China's ongoing 'geopolitical and geoeconomic compulsions' impelled China in October 2024 to agree to a tactical compromise with India for disengagement of troops at two contentious points of Depsang and Demchok in Eastern Ladakh.
Indian media and strategic community labelling it as a "Thaw" in intensified China-India Military Confrontation on the China Occupied Tibet Border is an overhype and a premature conclusion.
"Strategic Distrust" of China is deeply embedded in India's National Psyche ever since unprovoked 1962 War 'imposed' by China.
"Sustainable Thaw" in China-India relations can therefore be ruled out even in long-term perspective for factors analyzed below.

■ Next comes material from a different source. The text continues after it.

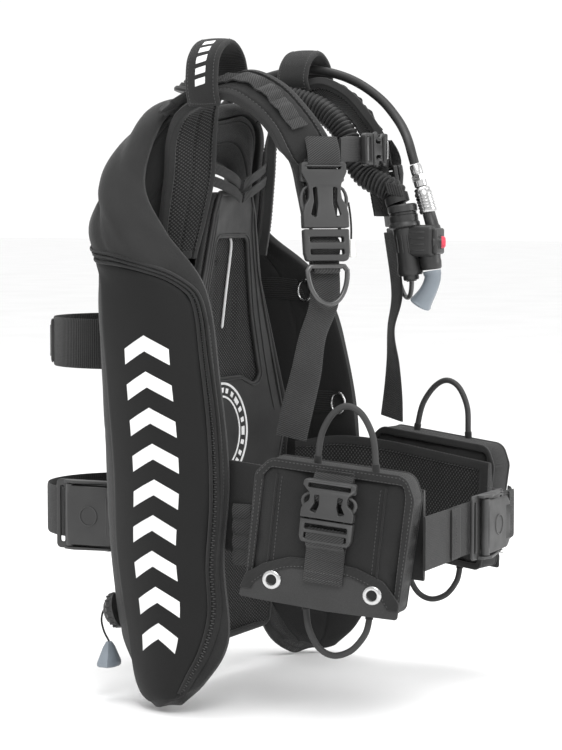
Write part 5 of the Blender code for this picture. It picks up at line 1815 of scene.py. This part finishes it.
def make_accessory_loops():
    """Stiff moulded loops with a sewn collar at each foot."""
    top = [(167.6, -208.5, -70), (168, -209, -60), (170, -214, -38), (172, -226, -20), (172, -240, -13),
           (171, -254, -20), (169, -264, -40), (167, -266, -64), (166.8, -266.5, -76)]
    low = [(165.6, -195, -194), (166, -196, -206), (168, -200, -222), (168, -210, -238), (168, -225, -244),
           (167, -242, -238), (165, -254, -224), (164, -258, -212), (163.6, -259, -199)]
    for name, side in SIDES.items():
        shift = 42.0 if name == "left" else 0.0
        for label, route in (("upper", top), ("lower", low)):
            points = [(x, y + shift, z) for x, y, z in mirrored(route, side)]
            build = Build()
            build.tube(points, 3.0, 70, 16)
            fine = smooth(points, 70)
            for ends in (fine[:6], fine[-6:]):
                build.tube(ends, 3.7, 8, 14, 1)
            made = build.make(f"gear_loop_{name}_{label}", looks("loop", "binding"))
            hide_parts(f"accessory_loop_{name}_{label}")


# --- inflator -----------------------------------------------------------------------------

INFLATOR_TOP = (45.0, -201.0, 166.0)
HEAD = (48.0, -223.0, 134.0)
COUPLING_LOW = (52.0, -230.0, 150.0)
COUPLING_WAY = (0.0, 0.30, 0.954)
KEY_ORIGIN = (46.0, -236.0, 133.0)
KEY_WAY = (0.44, -0.898, 0.0)  # the inflate key points this way


def key_at(distance):
    return tuple(k + w * distance for k, w in zip(KEY_ORIGIN, KEY_WAY))


HOSE_ROUTE = [(17, -21.5, 286.6), (28, -31, 283), (40, -50, 280), (48, -78, 276), (51, -104, 268),
              (51, -122, 256), (50, -136, 241), (48, -144, 225), (46, -151, 210), (45, -163, 197),
              (45, -180, 189), (45, -192, 182), (45, -196.4, 171)]


def make_corrugated_hose():
    """A ribbed hose: round ridges on a slimmer wall, with a plain cuff at each end."""
    pitch, steps = 4.4, 6
    fine = smooth(HOSE_ROUTE, 400)
    total = arc(fine)[-1]
    ribs = int(total / pitch)
    count = ribs * steps + 1
    path = smooth(HOSE_ROUTE, count)
    phase = np.arange(count) / steps
    ridge = np.clip(np.sin(math.pi * (phase % 1.0)), 0, 1) ** 1.6
    radius = 10.2 + 2.3 * ridge
    cuff = np.minimum(np.arange(count), np.arange(count)[::-1]) < steps * 2
    radius = np.where(cuff, 12.1, radius)
    build = Build()
    build.skin(tube_rings(path, radius, 28))
    made = build.make("ribbed_hose", looks("rubber"))
    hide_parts("corrugated_hose")
    elbow = [(-14, 4, 286), (-10, -1, 292), (-2, -8, 293), (8, -15, 290), (16, -21, 287)]
    build = Build()
    build.tube(elbow, 11.0, 30, 28)
    way = np.array(elbow[-1], float) - np.array(elbow[-2], float)
    way /= np.linalg.norm(way)
    end = np.array(elbow[-1], float)
    build.lathe(end - way * 9, end + way * 0.2,
                [(0, 11.4), (0.1, 13.4), (0.45, 13.4), (0.5, 12.6), (0.9, 12.8), (1, 12.0)], 28)
    build.lathe((-15, 5.4, 280), (-13.4, 3.4, 289),
                [(0, 16.5), (0.25, 17.2), (0.5, 16.0), (0.6, 13.0), (1.0, 11.8)], 32)
    made = build.make("hose_elbow_moulding", looks("rubber"))
    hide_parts("hose_elbow")


def make_inflator():
    """The power inflator: cuff, barrel, valve head, keys, quick coupling and mouthpiece."""
    top, bottom = np.array(INFLATOR_TOP), np.array((46.0, -210.0, 100.0))
    down = (bottom - top) / np.linalg.norm(bottom - top)
    build = Build()
    build.lathe(top - down * 4, top + down * 20,
                [(0, 13.2), (0.06, 14.6), (0.30, 14.8), (0.34, 13.6), (0.42, 13.6), (0.46, 14.6),
                 (0.72, 14.4),
                 (0.78, 15.6), (0.92, 15.6), (1.0, 13.0)], 32)
    build.lathe(top + down * 18, bottom + down * 0.2,
                [(0, 12.6), (0.15, 12.2), (0.3, 11.4), (0.75, 11.6), (0.86, 12.6), (0.95, 12.6), (1.0, 11.4)],
                32)
    turns = np.arange(0, 360, 30)
    for degrees in turns:
        a = math.radians(degrees)
        offset = np.array((math.cos(a), math.sin(a), 0.0)) * 11.6
        build.tube([top + down * 26 + offset, top + down * 44 + offset], 0.9, 4, 8)
    build.block((25, 30, 32), (HEAD[0], HEAD[1] + 0.5, HEAD[2]), 5.0, None, 0, 4)
    build.block((21, 6, 26), (HEAD[0] - 1, HEAD[1] - 15.5, HEAD[2]), 2.4, None, 0, 3)
    for z in (-9.0, -3.0, 3.0, 9.0):
        build.block((26.4, 16, 2.2), (HEAD[0], HEAD[1] + 2, HEAD[2] + z), 0.8)
    build.lathe(key_at(-3.0), key_at(5.6), [(0, 10.0), (0.2, 10.4), (0.7, 9.6), (0.75, 7.4), (1.0, 7.2)], 28)
    build.lathe((48, -229, 124), (48, -231.5, 106),
                [(0, 11.0), (0.4, 10.2), (0.6, 10.6), (0.9, 10.2), (1.0, 9.2)], 28)
    low = np.array(COUPLING_LOW)
    way = np.array(COUPLING_WAY)
    way /= np.linalg.norm(way)
    build.lathe(low - way * 12, low + way * 12, [(0, 7.5), (0.4, 7.5), (0.45, 6.6), (1.0, 6.4)], 24)
    build.lathe(low + way * 10, low + way * 62,
                [(0, 4.8), (0.55, 4.8), (0.57, 6.4), (0.68, 6.4), (0.7, 5.0), (0.8, 5.0), (0.82, 6.0),
                 (0.96, 6.0), (1.0, 5.4)], 24, 1)
    build.lathe(low + way * 45, low + way * 52, [(0, 6.0), (0.1, 7.4), (0.9, 7.4), (1.0, 6.0)], 6, 1)
    made = build.make("power_inflator", looks("dark_plastic", "steel"))
    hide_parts("inflator_body")

    build = Build()
    collar = [(0, 7.2), (0.03, 8.2), (0.1, 8.7)]
    for k in range(5):
        at = 0.16 + 0.12 * k
        collar += [(at, 8.7), (at + 0.02, 8.0), (at + 0.05, 8.0), (at + 0.07, 8.7)]
    collar += [(0.80, 8.7), (0.86, 7.6), (0.9, 7.6), (0.95, 8.2), (1.0, 7.2)]
    build.lathe(low + way * 12, low + way * 38, collar, 28)
    made = build.make("coupling_sleeve_detail", looks("steel"), "coupling_sleeve")
    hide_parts("coupling_collar")

    build = Build()
    build.lathe(key_at(2.0), key_at(10.0), [(0, 6.0), (0.75, 6.0), (0.9, 5.4), (1.0, 4.2)], 28)
    made = build.make("inflate_key_detail", looks("red"), "inflate_key")
    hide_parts("inflate_button")

    build = Build()
    build.lathe(bottom - down * 3, bottom + down * 6,
                [(0, 7.9), (0.7, 7.9), (0.85, 7.2), (0.9, 5.2), (1.0, 4.8)], 28)
    made = build.make("deflate_key_detail", looks("dark_plastic"), "deflate_key")
    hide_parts("deflate_button")
    make_mouthpiece()
    make_hose_keeper()


def make_mouthpiece():
    """An oval silicone mouthpiece that flares to a rim, its opening closed by a dark disc of painted shade.
    """
    route = [(48, -231.6, 104.6), (48, -232.4, 97), (48, -228, 85), (48, -219, 71)]
    path = smooth(route, 22)
    share = np.linspace(0, 1, 22)
    radius = 9.6 - 1.0 * np.sin(math.pi * share * 0.8) + 3.8 * share**2.2
    radius[-2:] += (0.5, -0.4)
    radius[:3] += 0.6
    build = Build()
    build.skin(tube_rings(path, radius, 32, flat=0.86, guide=(0, 1, 0)))
    end, way = path[-1], path[-1] - path[-2]
    way /= np.linalg.norm(way)
    # Painted shade: a near-black lining disc across the open end stands in for the shadowed inside of the
    # mouthpiece.
    build.skin(tube_rings([end + way * 0.02, end + way * 0.5], 7.8, 28, flat=0.6, guide=(0, 1, 0)), look=1)
    made = build.make("mouthpiece_silicone", looks("grey", "lining"))
    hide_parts("mouthpiece")


def make_hose_keeper():
    """The cloth keeper that holds the hoses to the left strap."""
    build = Build()
    points = [(62, -186, 178), (52, -199, 181), (38, -202, 183), (30, -190, 186)]
    build.ribbon(points, [(0, 4, 12)] * 4, 1.8, 20)
    made = build.make("hose_keeper", looks("belt"))


def make_dump_valve():
    """A ribbed dump valve cap on the rear of the right lobe."""
    build = Build()
    low, high = np.array((-136.0, 20.0, -224.0)), np.array((-137.0, 28.0, -226.0))
    build.lathe(low, high, [(0, 17.2), (0.3, 17.2), (0.35, 16.2), (0.8, 16.2), (1.0, 14.5)], 40)
    way = (high - low) / np.linalg.norm(high - low)
    build.lathe(high - way * 0.5, high + way * 5.2, [(0, 13.4), (0.4, 13.0), (0.8, 10.8), (1.0, 7.0)], 36)
    guide = np.cross(way, (1.0, 0.0, 0.0))
    guide /= np.linalg.norm(guide)
    other = np.cross(way, guide)
    for k in range(16):
        a = 2 * math.pi * k / 16
        out = guide * math.cos(a) + other * math.sin(a)
        build.tube([low + way * 1.5 + out * 16.6, high - way * 0.5 + out * 15.8], 1.3, 4, 8)
    made = build.make("rear_dump_valve_cap", looks("dark_plastic"))
    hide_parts("rear_dump_valve")


make_waist_belt()
make_cam_buckles()
make_cylinder_bands()
make_accessory_loops()
make_corrugated_hose()
make_inflator()
make_dump_valve()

China is in for a long haul of decades before it can generate "Strategic Trust" in India's National Mindsets.
The major contentious issues which can intensify China-India Military Confrontation are both China-India specific, and also unfolding global geopolitical pressures which could force India's policy moves in directions contradictory to China.
China-India contentious issues likely to unfold anytime and which could intensify and embitter China-India Military Confrontation are as follows: (1) China's unwillingness for Tibet boundary dispute settlement (2) China imposing Dalai Lama's successor on Tibetan Nation (3) China's economic downslide prompting China to resort to divert Chinese domestic public unrest by military escalation on India-China Occupied Tibet Borders.
Detailed analysis will follow in later posts but suffice it to say at present is that the common thread above that runs through all three contentious issues stated above is Tibet and its continued existence as 'China Occupied Tibet,
The Opening Chapter in my Book 'China-India Military Confrontation: 21st Century Perspectives'(22015) titled 'TIBET IS THE CORE ISSUE IN CHINA-INDIA MILITARY CONFRONTATION" can be referred for details on the above issues.
Tibet as a 'Buffer State,' will figure more and more as India's 'Core Security Imperative' in years to come.
Global geopolitical pressures on China having a bearing on China-India Military Confrontation and likely to force China into military escalation on its peripheries are as follows: (1) China losing global geopolitical weightage and co-related India's geopolitical rise (2) US President Trump's advent in Washington leading to greater activation of QUAD's military role and demands on India to shed its aversion to China-Containment (3) China's invasion of Taiwan resulting in US-China Armed Conflict (4) United States intensifying its pressures on China to 'Resolve China-Tibet Dispute' respecting wishes of Tibetan peoples.
The common thread that runs through the above geopolitical pressures are United States China-policy centering on China's 'Core Interests' of Tibet and Taiwan, which China has sworn to defend with military might.
India's policy moves on all of the issues outlined above will run in "Contradiction" to perceived China's national priorities and will result in a darker overhang of "Strategic Distrust" in China-India relations.
In Conclusion, the major observations that emerge are (1) "Sustainable Thaw" in China-India Military Confrontation is an unrealistic proposition (2) India resultantly cannot afford to dilute its military postures on its Northern Borders with China Occupied Tibet (3) India will be necessitated to build-up further its "Credible Conventional and Nuclear Deterrence" against China.
Therefore 'China-Hedging'. 'Risk Aversion', and policy obsession to 'Multipolarity' should not figure in India's policy armory.